How IPPC Standards Show Up in Avocado Export Practice

For an avocado exporter, IPPC compliance is less an abstract legal concept and more a set of practical, day-to-day handling requirements. These typically include:

  • Pest-free sourcing and field hygiene — fruit must come from areas or production systems managed to avoid regulated pests, supporting the area freedom or pest risk management claims made on export documentation.
  • Inspection before certification — consignments are inspected by the national plant protection organization to confirm they are free of pests of quarantine concern before a phytosanitary certificate is issued.
  • Treated wood packaging (ISPM 15) — where wooden pallets or crates are used in an export shipment, the timber must be treated (commonly through heat treatment) and marked to show it will not carry wood-boring pests into the destination country.
  • Traceability through the supply chain — being able to trace fruit back to its source farm or block supports pest risk management and helps resolve any compliance questions quickly.

None of these requirements are unique inventions of any single exporter — they are the practical expression, at packhouse and farm level, of standards that exist because of the IPPC framework.

Why Importing Countries Care

Every avocado-importing country runs its own biosecurity system, and most of those systems are themselves built around IPPC standards.

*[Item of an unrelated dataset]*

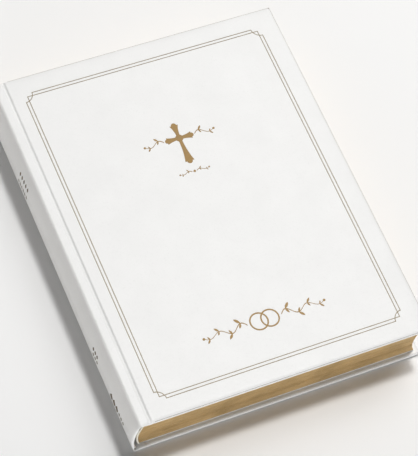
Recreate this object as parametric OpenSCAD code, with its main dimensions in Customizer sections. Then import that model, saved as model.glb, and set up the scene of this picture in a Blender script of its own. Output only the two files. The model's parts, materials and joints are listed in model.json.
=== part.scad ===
// A large case-bound bible in white leather: two hinged covers, a rounded
// hollow spine, a sewn block of folded sections and gilt cover ornaments.
// The closed book lies on its back cover, X from spine to fore-edge, Y towards the head.

/* [Cover] */
// Height of the covers along the spine
cover_h = 286; // [240:1:320]
// Width of a cover from the spine corner to the fore-edge
cover_w = 222; // [180:1:250]
// Thickness of a finished cover
cover_t = 3.2; // [2.8:0.1:4]
// Thickness of the leather
leather_t = 0.5; // [0.4:0.05:0.7]
// Width of the leather turned in over the board's inner face
turn_in = 15; // [12:1:20]

/* [Closed book] */
// Thickness of the closed book over both covers
book_t = 42; // [41:0.5:46]
// How far the covers stand past the pages at head and tail
square = 3.5; // [2:0.5:5]
// How far the covers stand past the pages at the fore-edge
fore_square = 4; // [3:0.5:6]
// Sections sewn into each half of the block
half_sections = 12; // [12]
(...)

When an importing country’s plant health authority decides whether to allow Kenyan avocados across its border, it is — directly or indirectly — relying on the credibility of Kenya’s IPPC-aligned phytosanitary system. A weak or non-compliant system increases the risk that a country will restrict or suspend imports from a trading partner.

This is why IPPC compliance is closely tied to market access. A country that cannot reliably demonstrate IPPC-aligned plant health controls will struggle to negotiate or maintain access to demanding markets such as the European Union, which apply strict phytosanitary import conditions.

IPPC Compliance and Other Certifications

IPPC compliance sits alongside, rather than instead of, other certifications an exporter will typically hold. GLOBALG.A.P. addresses on-farm good agricultural practice, AFA licensing covers the regulatory authority to operate as an exporter in Kenya, and the KEPHIS phytosanitary certificate is the consignment-specific document confirming plant health compliance for that shipment. Together, these form the compliance backbone behind any consignment moving through export documentation and compliance processes.

The Bottom Line

IPPC compliance is not a single form to fill in — it is the underlying global standard that shapes how avocados are sourced, handled, packaged and certified for international trade. Exporters who align their packhouse and farm practices with IPPC-derived standards are, in effect, building the foundation that every other phytosanitary document and inspection ultimately relies on.